» **STATED TASK**
All of the data below must be repeated exactly.

» **GIVEN DATA**
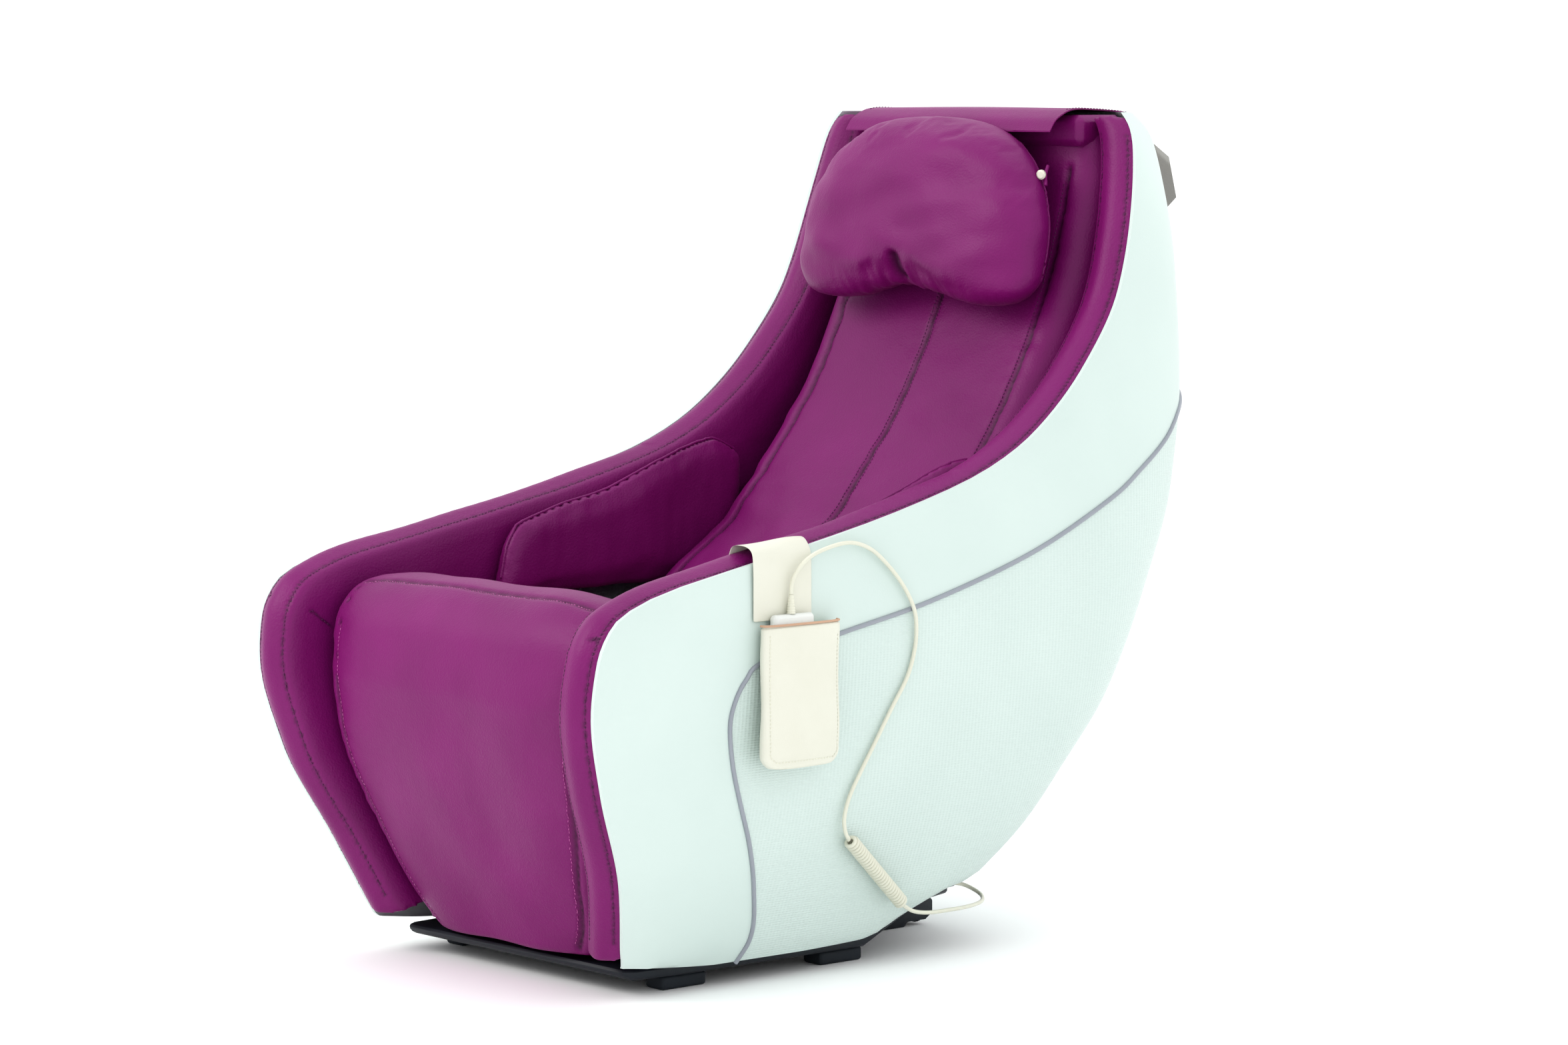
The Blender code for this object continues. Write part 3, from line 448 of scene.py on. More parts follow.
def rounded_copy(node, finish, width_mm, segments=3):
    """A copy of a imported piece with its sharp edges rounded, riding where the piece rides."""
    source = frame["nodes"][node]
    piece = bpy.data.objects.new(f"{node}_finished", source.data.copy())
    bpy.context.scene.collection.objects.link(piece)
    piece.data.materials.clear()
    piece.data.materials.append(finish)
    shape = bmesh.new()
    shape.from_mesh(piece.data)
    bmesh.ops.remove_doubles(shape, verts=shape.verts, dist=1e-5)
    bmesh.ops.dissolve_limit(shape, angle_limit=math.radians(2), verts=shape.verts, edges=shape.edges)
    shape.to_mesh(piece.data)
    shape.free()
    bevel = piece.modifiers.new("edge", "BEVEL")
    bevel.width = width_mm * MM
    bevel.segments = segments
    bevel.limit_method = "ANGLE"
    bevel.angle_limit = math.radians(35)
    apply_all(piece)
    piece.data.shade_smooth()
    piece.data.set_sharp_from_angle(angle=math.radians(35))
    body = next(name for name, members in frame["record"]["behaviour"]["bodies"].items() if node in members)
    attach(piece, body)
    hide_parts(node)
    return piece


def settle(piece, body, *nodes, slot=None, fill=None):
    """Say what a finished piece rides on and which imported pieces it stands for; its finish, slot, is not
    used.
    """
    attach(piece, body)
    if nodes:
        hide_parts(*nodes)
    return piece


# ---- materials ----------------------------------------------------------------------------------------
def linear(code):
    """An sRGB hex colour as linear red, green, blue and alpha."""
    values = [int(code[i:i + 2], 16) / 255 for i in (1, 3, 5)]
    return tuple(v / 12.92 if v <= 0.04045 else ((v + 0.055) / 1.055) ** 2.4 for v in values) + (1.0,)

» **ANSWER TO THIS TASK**
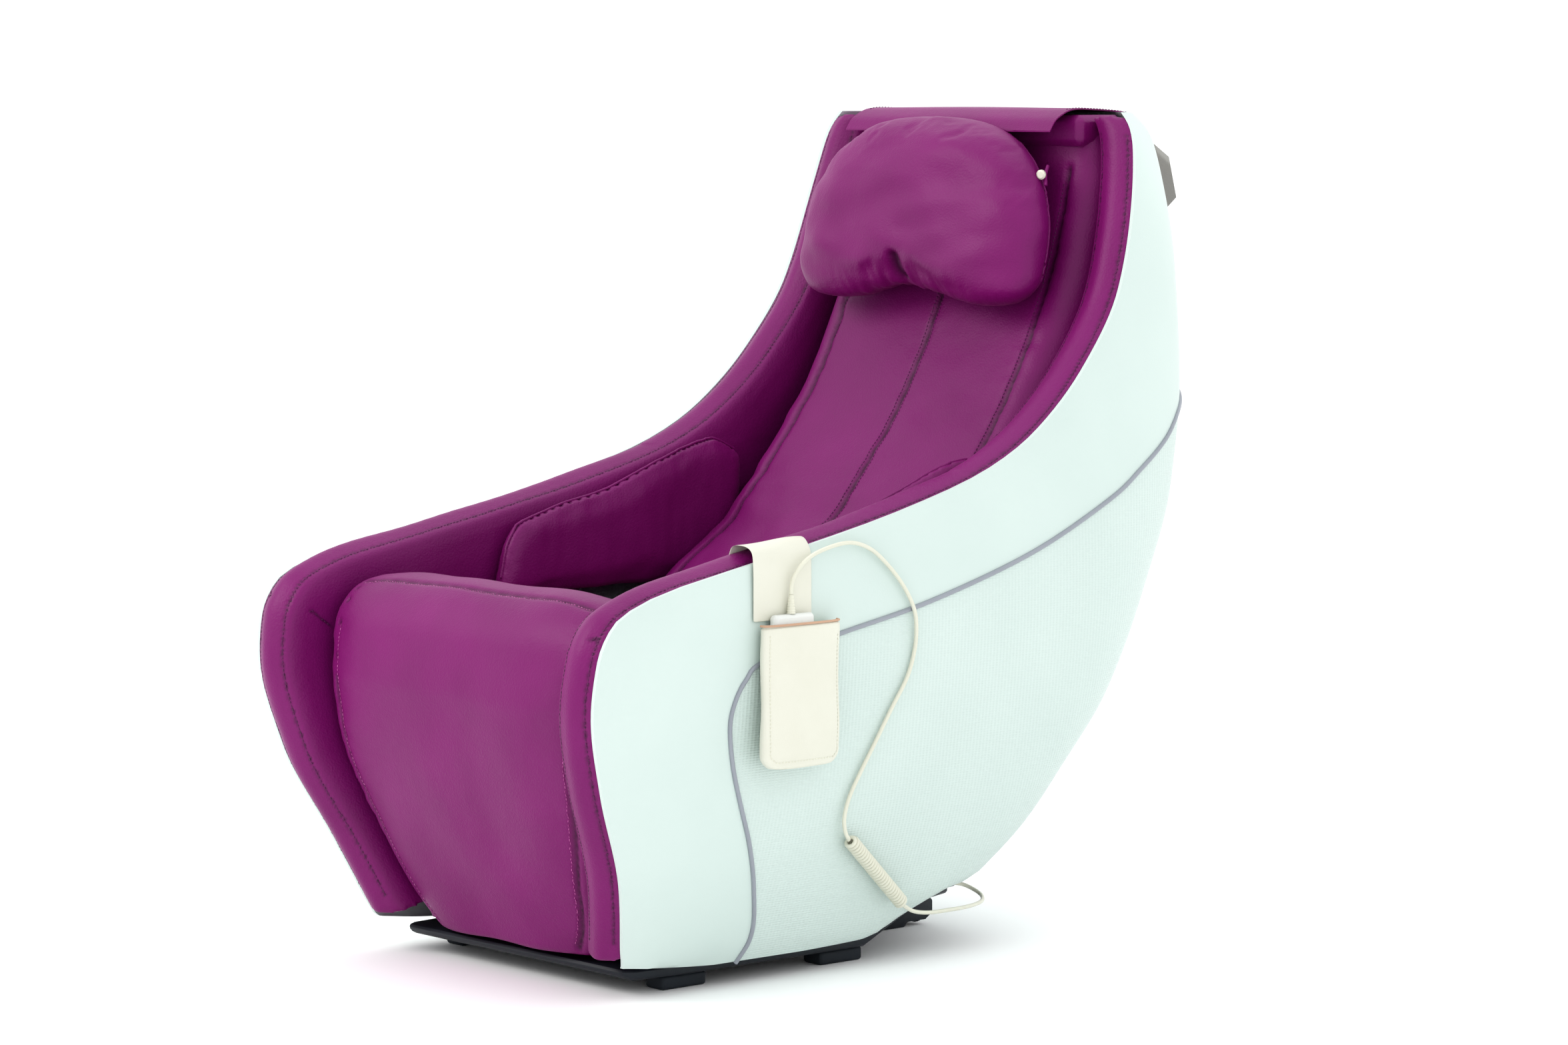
The Blender code for this object continues. Write part 3, from line 448 of scene.py on. More parts follow.
def rounded_copy(node, finish, width_mm, segments=3):
    """A copy of a imported piece with its sharp edges rounded, riding where the piece rides."""
    source = frame["nodes"][node]
    piece = bpy.data.objects.new(f"{node}_finished", source.data.copy())
    bpy.context.scene.collection.objects.link(piece)
    piece.data.materials.clear()
    piece.data.materials.append(finish)
    shape = bmesh.new()
    shape.from_mesh(piece.data)
    bmesh.ops.remove_doubles(shape, verts=shape.verts, dist=1e-5)
    bmesh.ops.dissolve_limit(shape, angle_limit=math.radians(2), verts=shape.verts, edges=shape.edges)
    shape.to_mesh(piece.data)
    shape.free()
    bevel = piece.modifiers.new("edge", "BEVEL")
    bevel.width = width_mm * MM
    bevel.segments = segments
    bevel.limit_method = "ANGLE"
    bevel.angle_limit = math.radians(35)
    apply_all(piece)
    piece.data.shade_smooth()
    piece.data.set_sharp_from_angle(angle=math.radians(35))
    body = next(name for name, members in frame["record"]["behaviour"]["bodies"].items() if node in members)
    attach(piece, body)
    hide_parts(node)
    return piece


def settle(piece, body, *nodes, slot=None, fill=None):
    """Say what a finished piece rides on and which imported pieces it stands for; its finish, slot, is not
    used.
    """
    attach(piece, body)
    if nodes:
        hide_parts(*nodes)
    return piece


# ---- materials ----------------------------------------------------------------------------------------
def linear(code):
    """An sRGB hex colour as linear red, green, blue and alpha."""
    values = [int(code[i:i + 2], 16) / 255 for i in (1, 3, 5)]
    return tuple(v / 12.92 if v <= 0.04045 else ((v + 0.055) / 1.055) ** 2.4 for v in values) + (1.0,)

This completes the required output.